In the advanced experiment for all ten subjects, the robot could pass through, as shown in Fig. 19. Here, we describe the procedures of the robot passing through as follows. First, the robot moved to the right behind the subject and asked, “Let me pass, please.” If the subject did not respond, the robot provided a physical touch for notice. If the subject avoided the distance enough to allow the robot to pass through, the robot said, “Thank you,” and moved forward and went through. The result shows that all the subjects made the robot pass through, and the detour was not observed, indicating that the robot could make a way by active inducement.

Fig. 19
figure 19

Human and robot behaviors in static scenario (HA = 0) for advanced experiment. Robot first used voice interaction and human did not move. Then, with IA function, robot used physical touch and successfully passed

Table 3 lists the timing when the subjects gave way to the robot. From the table, we found that six out of ten subjects gave way to the robot through voice interaction. These six subjects said, “the robot used voice when it was close to me, so I could guess that the robot was trying to pass through the gap between I and the wall,” “When the robot spoke to me, I avoided it because I could guess where the robot wanted to pass,” and “When I turned around by voice, the robot was there. I felt that the robot talked to me, so I gave way to the robot.” Note that the authors translated those comments from Japanese to English. The common point is that the timing of voice interaction and the distance between the robot and subject are important to accurately convey the navigational intent of the robot to humans. In this experiment, the robot moved to the diagonally backward right of the subject and used voice interaction. The subjects could understand that the robot spoke to them and wanted to pass through the right of them. Thus, the subjects finally move to the left. We found from the discussion that the timing of inducement and standing position with respect to the subject is important when the robot uses voice interaction.

Table 3 Timing to give a way (1st: voice, 2nd: contact)

Then, we analyzed the remaining four subjects who moved by physical touch. They responded, “I did not know how much I should move from only voice interaction, but by physical touch, I could know the direction and magnitude to be moved.” “I did not know who was talked to by the robot since I was looking ahead. However, from physical touch, I could receive the intent that the robot wanted me to avoid.” “When the robot was behind, there were many possible paths to go, but I moved since physical touch from the robot made me confirm that the robot wanted to pass through my right side.” These comments indicate that the voice interaction loosely conveys the intent to an unspecified number of people while the physical touch could convey the detailed intent, including direction and magnitude, to a specific person. We confirmed that physical contact was an inducement that could strongly convey specific information to a specific person.

Finally, we discuss the acceptability of active inducement from the robot in different cultural norms.
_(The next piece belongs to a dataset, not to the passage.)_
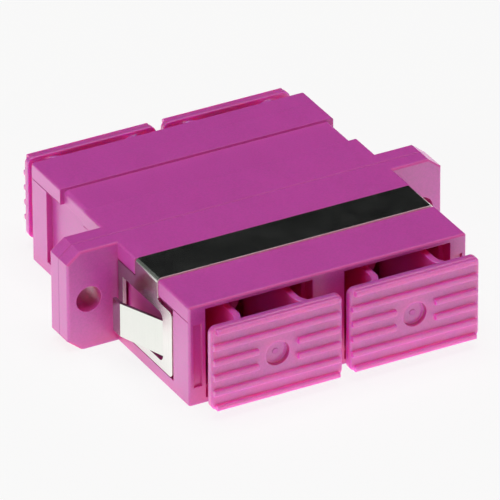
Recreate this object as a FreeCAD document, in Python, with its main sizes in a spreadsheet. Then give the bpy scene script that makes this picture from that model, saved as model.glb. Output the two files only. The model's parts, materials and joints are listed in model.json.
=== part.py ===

The experiments were performed in Japan, and all the subjects were Japanese. In our experiments, we did not find subjects who unaccepted the robot inducement, but the active inducement might make people from different cultural backgrounds uncomfortable. We will investigate the conditions using physical touch or the number of repetitive inducements and then develop a parameter-tuning scheme suitable for applied domains.

6 Conclusion

In this study, we proposed error-tolerant navigation (ETN) with a process to actively estimate the human intent by iterative interaction with the robot. As a preliminary study, we focused on ‘the intent conveyance from robot to human’ and ‘its achievement.’ The ETN estimated interference possibility (IP) to determine the necessity of inducement, human awareness (HA) to select an inducement method, and inducement achievement (IA) to judge the need for action again. If the ETN estimated the interference, the robot provided inducements according to HA, such as path indication when HA was high or voice and physical interaction when HA was low. Each inducement corresponds to an expected behavior change in the human. IA was calculated from the difference between the expected and actual changes. If the change was not observed within the specified time after the inducement, inducements with a stronger intent conveyance were executed. When IA was none, after the strongest inducement, the robot selected another route. The results of experiments indicated that the proposed ETN could achieve smoother movement of humans and reduce psychological burden compared with a conventional navigation system (without ETN), indicating that it has sufficient responsiveness to decision-making and behavior change. They are important factors in navigating robots in human-existing environments, so we could say that the ETN could contribute to proposing a new human–robot interaction with the acceptance of error. We implemented and evaluated the ETN in the limited scenarios, but the proposed error-correction loop would be a common and essential feature for human-aware interactive navigation in arbitrary scenarios. Even if the robot makes a small mistake in a prediction process, it could prevent a fatal mistake by recognizing the small mistake and recovering it thanks to an error-correction loop.

On the other hand, this study also has limitations to be addressed in the future for making the ETN work well in real environmental settings. Each function of the ETN framework should be improved as follows. For IP judgment, a probabilistic model to estimate interference is required. For HA judgment, a precise and generalized model to estimate awareness by using time series and semantic environmental information should be developed after consolidating a practical methodology to recognize the ground truth of whether a human is truly aware of a robot or not. We will expand human awareness to visual, auditory, and haptic senses. For IA judgment, we need to develop a learning system that memorizes the relationship between the situation and the robot experience. Moreover, we will apply this ETN framework to more dynamic complex environments, e.g., station concourses where humans walk fast or crowded shopping malls, to make it generalized. We will also assess human acceptability and its transition toward the ETN framework through long-term experiments.